Directions
Reproduce exactly the lines from the one containing "bpy.context.scene.collection.objects.link(empty)" down to the one containing "obj.data.transform(world)", including both of those lines, and nothing else.

Stored data
========

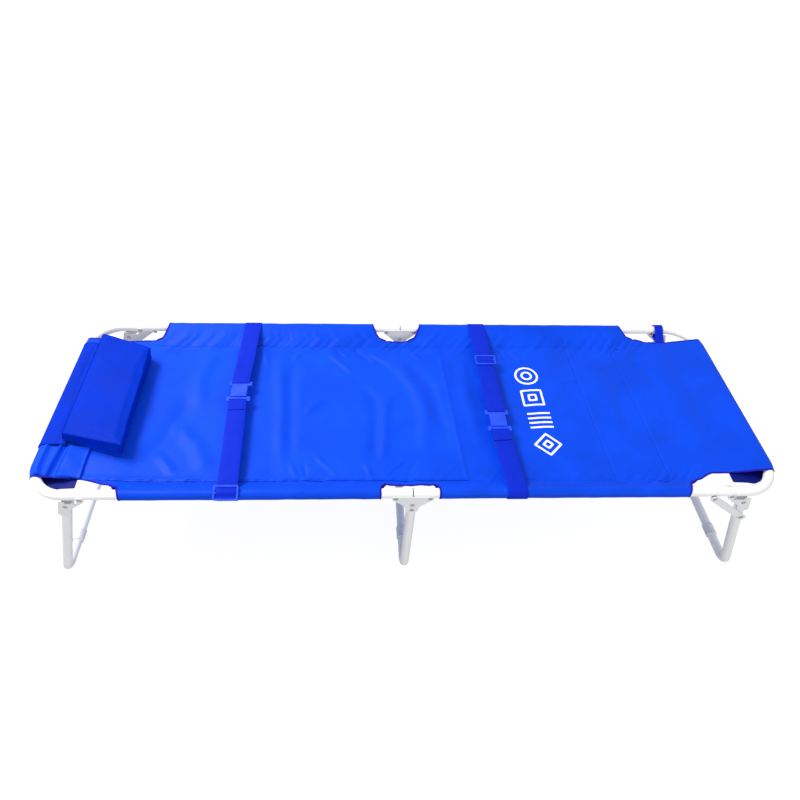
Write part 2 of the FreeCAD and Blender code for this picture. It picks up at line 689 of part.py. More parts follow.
def pillow_flap():
    """The flap that runs from the pillow over the head tube and hangs outside it."""
    body = new_body("pillow_flap")
    face = sketch(body, "XZ_Plane", -S.flap_far)
    start, roof = -(S.pillow_outer + S.flap_start_gap), S.rail_height + S.flap_lift
    inside = -(END_TUBE_X + S.flap_clear)
    outside, bottom = inside - S.flap_thick, S.rail_height - S.flap_hang
    outline(face, [(start, roof), (start, roof + S.flap_thick),
                   (outside + S.flap_corner, roof + S.flap_thick),
                   (outside, roof - S.flap_thick), (outside, bottom), (inside, bottom),
                   (inside, roof - S.flap_corner), (inside + S.flap_corner, roof)])
    pad(body, face, S.flap_near + S.flap_far)


def carry_loop():
    """A webbing loop round the far rail at the foot end, sewn under the sheet's edge."""
    body = new_body("carry_loop")
    face = sketch(body, "YZ_Plane", S.loop_start)
    teardrop(face, RAIL_Y, S.loop_outer, S.loop_seam, S.rail_height)
    teardrop(face, RAIL_Y, S.loop_inner, S.loop_seam + S.sleeve_lap, S.rail_height)
    pad(body, face, S.loop_width)


# ---------------------------------------------------------------- belts

def belt_parts(name, x, middle_y):
    """x of a belt's near edge and the Y places along its buckle, socket nearer than tongue."""
    reach = S.buckle_block / 2 + S.yoke_depth - S.bar_depth / 2
    socket_bar, tongue_bar = middle_y - reach, middle_y + reach + S.tongue_slack
    return x - S.web_width / 2, socket_bar, tongue_bar


def bar_loop(body, x_low, bar_y, level):
    """Webbing folded round a buckle's bar."""
    face = sketch(body, "YZ_Plane", x_low)
    for grow in (S.web_gap + (S.web_outer - S.web_inner), S.web_gap):
        half_y, half_z = S.bar_depth / 2 + grow, S.bar_high / 2 + grow
        rectangle(face, bar_y - half_y, bar_y + half_y, level - half_z, level + half_z)
    pad(body, face, S.web_width)


def belt_webbing(name, x, middle_y):
    """The belt: once round the bed outside both rails, open on top where the buckle sits."""
    body = new_body(f"{name}_belt_webbing")
    x_low, socket_bar, tongue_bar = belt_parts(name, x, middle_y)
    face = sketch(body, "YZ_Plane", x_low)
    for radius in (S.web_outer, S.web_inner):
        stadium(face, RAIL_Y, S.rail_height, radius)
    pad(body, face, S.web_width)
    gap = sketch(body, "YZ_Plane", x_low + S.web_width / 2)
    thick = S.web_outer - S.web_inner
    loop_edge = S.bar_depth / 2 + S.web_gap + thick
    far_edge = tongue_bar + loop_edge + S.tongue_travel + S.tab_clear
    rectangle(gap, socket_bar - loop_edge + thick / 2, far_edge,
              S.rail_height + S.web_inner - thick, S.rail_height + S.web_outer + thick)
    cut(body, gap)
    bar_loop(body, x_low, socket_bar, BELT_MIDDLE)


def stadium(flat, half_length, level, radius):
    """A closed racetrack about level, with its round ends centred at +-half_length."""
    first = flat.GeometryCount
    reach, height, turn = half_length.value, level.value, radius.value
    flat.addGeometry([
        Part.LineSegment(VECTOR(-reach, height - turn, 0), VECTOR(reach, height - turn, 0)),
        Part.ArcOfCircle(Part.Circle(VECTOR(reach, height, 0), UP, turn), -math.pi / 2, math.pi / 2),
        Part.LineSegment(VECTOR(reach, height + turn, 0), VECTOR(-reach, height + turn, 0)),
        Part.ArcOfCircle(Part.Circle(VECTOR(-reach, height, 0), UP, turn), math.pi / 2, 3 * math.pi / 2),
    ], False)
    flat.addConstraint([Rule("Tangent", first + step, END, first + (step + 1) % 4, START)
                        for step in range(4)])
    pin(flat, first + 1, CENTRE, half_length, level)
    pin(flat, first + 3, CENTRE, -half_length, level)
    measure(flat, Rule("Radius", first + 1, turn), radius)


def belt_tab(name, x, middle_y):
    """The sewn double end of the belt that holds the tongue."""
    body = new_body(f"{name}_belt_tab")
    x_low, _, tongue_bar = belt_parts(name, x, middle_y)
    bar_loop(body, x_low, tongue_bar, BELT_MIDDLE)
    thick = S.web_outer - S.web_inner
    edge = tongue_bar + S.bar_depth / 2 + S.web_gap
    face = sketch(body, "YZ_Plane", x_low)
    low = BELT_MIDDLE + S.bar_high / 2 + S.web_gap
    rectangle(face, edge + thick / 2, tongue_bar + S.tab_length, low, low + thick)
    pad(body, face, S.web_width)


def block(body, x_low, x_high, y_low, y_high, level, high):
    """A rectangular block centred on level."""
    face = sketch(body, "XY_Plane", level)
    rectangle(face, x_low, x_high, y_low, y_high)
    pad(body, face, high, both_ways=True)


def yoke(body, x, inner_edge, outer_edge):
    """The wide end of a buckle half: a slotted frame whose outer bar carries webbing."""
    half = S.bar_width / 2
    low, high = sorted((inner_edge, outer_edge), key=lambda edge: edge.value)
    block(body, x - half, x + half, low, high, BELT_MIDDLE, S.bar_high)
    round_edges(body, S.buckle_round, yoke_corner(x, half, (inner_edge, outer_edge)))


def yoke_corner(x, half, edges):
    """Picks the upright corner edges at the ends of a yoke."""
    def chosen(edge):
        middle = edge.CenterOfMass
        return (runs_along(UP)(edge) and abs(abs(middle.x - x.value) - half.value) < 0.05
                and any(abs(middle.y - y.value) < 0.05 for y in edges))
    return chosen


def slot_through(body, x, y_low, y_high, width):
    """A rectangular slot cut straight down through a buckle half."""
    opening = sketch(body, "XY_Plane", BELT_MIDDLE)
    rectangle(opening, x - width / 2, x + width / 2, y_low, y_high)
    cut(body, opening)


def web_slot(body, x, outer_edge, side):
    """The slot behind a yoke's outer bar, with room for one layer of webbing; the bar is on side."""
    room = S.web_outer - S.web_inner + S.web_gap * 2
    bar_edge = outer_edge - S.bar_depth * side
    low, high = (bar_edge - room, bar_edge) if side == FAR else (bar_edge, bar_edge + room)
    slot_through(body, x, low, high, S.web_width + S.web_gap * 2)


def buckle_socket(name, x, middle_y):
    """The hollow half of a side-release buckle."""
    body = new_body(f"{name}_buckle_socket")
    front, back = middle_y + S.buckle_block / 2, middle_y - S.buckle_block / 2
    half = S.buckle_width / 2
    block(body, x - half, x + half, back, front, BELT_MIDDLE, S.buckle_high)
    round_edges(body, S.buckle_round, runs_along(VECTOR(0, 1, 0)))
    yoke(body, x, back + S.buckle_overlap, back - S.yoke_depth)
    web_slot(body, x, back - S.yoke_depth, NEAR)
    cavity = sketch(body, "XZ_Plane", -front)
    inside = half - S.buckle_wall
    height = S.buckle_high / 2 - S.buckle_wall
    rectangle(cavity, x - inside, x + inside, BELT_MIDDLE - height, BELT_MIDDLE + height)
    hollow = pocket(body, cavity, S.buckle_block - S.buckle_wall)
    hollow.Reversed = True
    DOC.recompute()
    for side in (NEAR, FAR):
        release_window(body, x, side, middle_y, height * 2)


def pocket(body, flat, depth):
    """Cut a sketch into the body to a depth."""
    tool = body.newObject("PartDesign::Pocket", f"{body.Label}_pocket")
    tool.Profile = flat
    bind(tool, "Length", depth)
    DOC.recompute()
    return tool


def release_window(body, x, side, middle_y, high):
    """The opening in one side wall of a socket where a prong is squeezed."""
    window = sketch(body, "XY_Plane", BELT_MIDDLE)
    outer = x + (S.buckle_width / 2 + S.buckle_overlap) * side
    inner = x + (S.buckle_width / 2 - S.buckle_wall - S.buckle_overlap) * side
    low, top = (inner, outer) if side == FAR else (outer, inner)
    rectangle(window, low, top, middle_y - S.window_length / 2, middle_y + S.window_length / 2)
    pocket(body, window, high).Midplane = True
    DOC.recompute()


def buckle_tongue(name, x, middle_y):
    """The half that slides in: two side prongs and a middle guide on a slotted yoke."""
    body = new_body(f"{name}_buckle_tongue")
    front = middle_y + S.buckle_block / 2 + S.tongue_slack
    root = front + S.buckle_overlap
    yoke(body, x, front, front + S.yoke_depth)
    reach = S.buckle_block - S.buckle_wall - S.tongue_slack * 3
    inside = S.buckle_width / 2 - S.buckle_wall - S.tongue_slack
    thin = S.buckle_high - S.buckle_wall * 2 - S.tongue_slack * 2
    for side in (NEAR, FAR):
        edges = (inside * side, (inside - S.prong_width) * side)
        low, top = edges[::-1] if side == FAR else edges
        block(body, x + low, x + top, front - reach, root, BELT_MIDDLE, thin)
    block(body, x - S.prong_width / 2, x + S.prong_width / 2, front - S.guide_length, root,
          BELT_MIDDLE, thin)
    web_slot(body, x, front + S.yoke_depth, FAR)


def slider(label):
    """A three-bar slide, flat on its own base plane and centred on its own origin."""
    body = new_body(label)
    face = sketch(body, "XY_Plane", S.web_outer + S.web_gap)
    half_x, half_y = S.slider_width / 2, S.slider_depth / 2
    rectangle(face, -half_x, half_x, -half_y, half_y)
    pad(body, face, S.slider_high)
    round_edges(body, S.slider_round, runs_along(UP))
    slots = sketch(body, "XY_Plane", S.web_outer)
    inner_x, bar = half_x - S.slider_edge, S.slider_edge / 2
    for side in (NEAR, FAR):
        edges = (bar * side, (half_y - S.slider_edge) * side)
        low, high = edges if side == FAR else edges[::-1]
        rectangle(slots, -inner_x, inner_x, low, high)
    cut(body, slots)
    return body


def belts():
    """The chest belt and the leg belt, each with its buckle and slide."""
    for name, x, middle_y in (("chest", -S.chest_belt_x, S.chest_buckle_y),
                              ("leg", S.leg_belt_x, -S.leg_buckle_y)):
        for make in (belt_webbing, belt_tab, buckle_socket, buckle_tongue):
            make(name, x, middle_y)
    chest = slider("chest_belt_slider")
    place(chest, x=-S.chest_slider_x, y=-RAIL_Y, z=S.rail_height,
          axis=VECTOR(1, 0, 0), angle=as_size(90) - S.chest_slider_lean)
    leg = slider("leg_belt_slider")
    place(leg, x=S.leg_slider_x, y=S.leg_slider_y, z=S.rail_height)


# ---------------------------------------------------------------- the whole stretcher

def build_half(name, half):
    """Everything that belongs to the foot or the head half."""
    frame_tube(name, half)
    rail_plugs(name, half)
    end_leg(name, half)
    leg_plugs(name, half)
    crossbar_x, crossbar_z = leg_point(half, S.leg_length)
    floor_pads(f"{name}_leg_pads", crossbar_x, crossbar_z)
    for side_name, side in SIDES:
        leg_bracket(name, half, side_name, side)
    plate_rivets(f"{name}_bracket_rivets",
                 [(beyond(S.bracket_rivet_reach, half), S.rail_height - S.bracket_rivet_drop)])
    plate_rivets(f"{name}_leg_pivot_rivets", [leg_point(half, 0)])
    brace(name, half)
    brace_fittings(name, half)
    sheet_half(name, half)


def build_middle():
    """The middle leg with its four gussets and their rivets."""
    middle_leg()
    floor_pads("middle_leg_pads", as_size(0), S.floor_axis)
    for side_name, side in SIDES:
        for outer in (True, False):
            middle_plate(side_name, side, outer)
    plate_rivets("middle_hinge_rivets", [(beyond(S.hinge_reach, half), S.rail_height - S.hinge_drop)
                                         for _, half in HALVES])
    plate_rivets("middle_leg_rivets", [(as_size(0), S.rail_height - drop) for drop in
                                       (S.upper_leg_rivet_drop, S.lower_leg_rivet_drop)])


def check_document():
    """Stop on any failed object, and on any sub-part that isn't one clean set of solids."""
    for thing in DOC.Objects:
        if {"Invalid", "Error"} & set(thing.State):
            raise RuntimeError(f"{thing.Label}: {thing.State}")
    bodies = [thing for thing in DOC.Objects if thing.TypeId == "PartDesign::Body"]
    for body in bodies:
        shape = body.Shape
        if shape.isNull() or not shape.isValid() or not shape.Solids:
            raise RuntimeError(f"{body.Label}: bad shape")
    return bodies


def write_parts():
    os.makedirs("parts", exist_ok=True)
    for body in check_document():
        body.Shape.exportStep(f"parts/{body.Label}.step")


for half_name, half_sign in HALVES:
    build_half(half_name, half_sign)
build_middle()
sheet_layers()
pillow()
head_strip()
pillow_flap()
carry_loop()
belts()
DOC.recompute()
write_parts()
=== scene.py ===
import math

import bmesh
import bpy
import numpy as np
from mathutils import Matrix, Vector, noise
from mathutils.bvhtree import BVHTree


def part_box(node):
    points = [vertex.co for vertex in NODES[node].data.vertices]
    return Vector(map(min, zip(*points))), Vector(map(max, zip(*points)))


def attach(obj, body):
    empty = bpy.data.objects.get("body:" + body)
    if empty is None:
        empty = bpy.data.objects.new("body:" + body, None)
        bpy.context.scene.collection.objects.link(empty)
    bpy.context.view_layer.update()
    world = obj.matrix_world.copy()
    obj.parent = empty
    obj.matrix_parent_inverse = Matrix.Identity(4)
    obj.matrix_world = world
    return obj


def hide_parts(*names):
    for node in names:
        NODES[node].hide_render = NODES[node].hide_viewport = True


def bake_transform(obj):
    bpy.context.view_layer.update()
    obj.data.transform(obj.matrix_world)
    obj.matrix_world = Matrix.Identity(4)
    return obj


# The stretcher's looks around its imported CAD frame. Metres; +X to the foot end, +Y to the far side.

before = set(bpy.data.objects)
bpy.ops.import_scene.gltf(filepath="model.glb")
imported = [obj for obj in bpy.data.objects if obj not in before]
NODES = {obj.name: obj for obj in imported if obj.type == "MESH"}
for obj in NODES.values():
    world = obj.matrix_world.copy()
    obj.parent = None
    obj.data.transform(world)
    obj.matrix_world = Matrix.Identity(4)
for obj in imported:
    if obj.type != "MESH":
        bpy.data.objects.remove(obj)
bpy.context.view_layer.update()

TUBE_R = 0.0125
RAIL_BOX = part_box("foot_frame_tube")
H = (RAIL_BOX[0].z + RAIL_BOX[1].z) / 2  # height of the rails' axis
RAIL_Y = RAIL_BOX[1].y - TUBE_R
END_X = RAIL_BOX[1].x - TUBE_R
BEND_R = 0.0875  # bend of the frame tube at its corners, to its axis

FOOT, HEAD = 1, -1
FAR, NEAR = 1, -1


# ---- small maths

def smooth(value, low, high):
    """0 below low, 1 above high, and an S-curve between."""
    t = np.clip((np.asarray(value, float) - low) / (high - low), 0, 1)
    return t * t * (3 - 2 * t)


def spaced(low, high, step, finer=()):
    """Rising positions from low to high, step apart; finer lists closer stretches: (centre, reach, step)."""
    marks = [low]
    while marks[-1] < high - 1e-9:
        here = marks[-1]
        size = min([step] + [fine for centre, reach, fine in finer
                             if centre - reach - 1e-9 <= here < centre + reach - 1e-9])
        starts = [centre - reach for centre, reach, _ in finer if here + 1e-9 < centre - reach < here + size]
        marks.append(min([here + size, high] + starts))
    if len(marks) > 2 and marks[-1] - marks[-2] < step * 0.2:
        marks.pop(-2)
    return np.array(marks)


def wander(values, scale, seed):
    """Smooth one-dimensional noise, about -1 to 1."""
    flat = np.ravel(np.asarray(values, float))
    made = [noise.noise(Vector((value * scale, seed * 7.31, 0.5))) for value in flat]
    return np.reshape(made, np.shape(values)) * 1.6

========

Expected answer
        bpy.context.scene.collection.objects.link(empty)
    bpy.context.view_layer.update()
    world = obj.matrix_world.copy()
    obj.parent = empty
    obj.matrix_parent_inverse = Matrix.Identity(4)
    obj.matrix_world = world
    return obj


def hide_parts(*names):
    for node in names:
        NODES[node].hide_render = NODES[node].hide_viewport = True


def bake_transform(obj):
    bpy.context.view_layer.update()
    obj.data.transform(obj.matrix_world)
    obj.matrix_world = Matrix.Identity(4)
    return obj


# The stretcher's looks around its imported CAD frame. Metres; +X to the foot end, +Y to the far side.

before = set(bpy.data.objects)
bpy.ops.import_scene.gltf(filepath="model.glb")
imported = [obj for obj in bpy.data.objects if obj not in before]
NODES = {obj.name: obj for obj in imported if obj.type == "MESH"}
for obj in NODES.values():
    world = obj.matrix_world.copy()
    obj.parent = None
    obj.data.transform(world)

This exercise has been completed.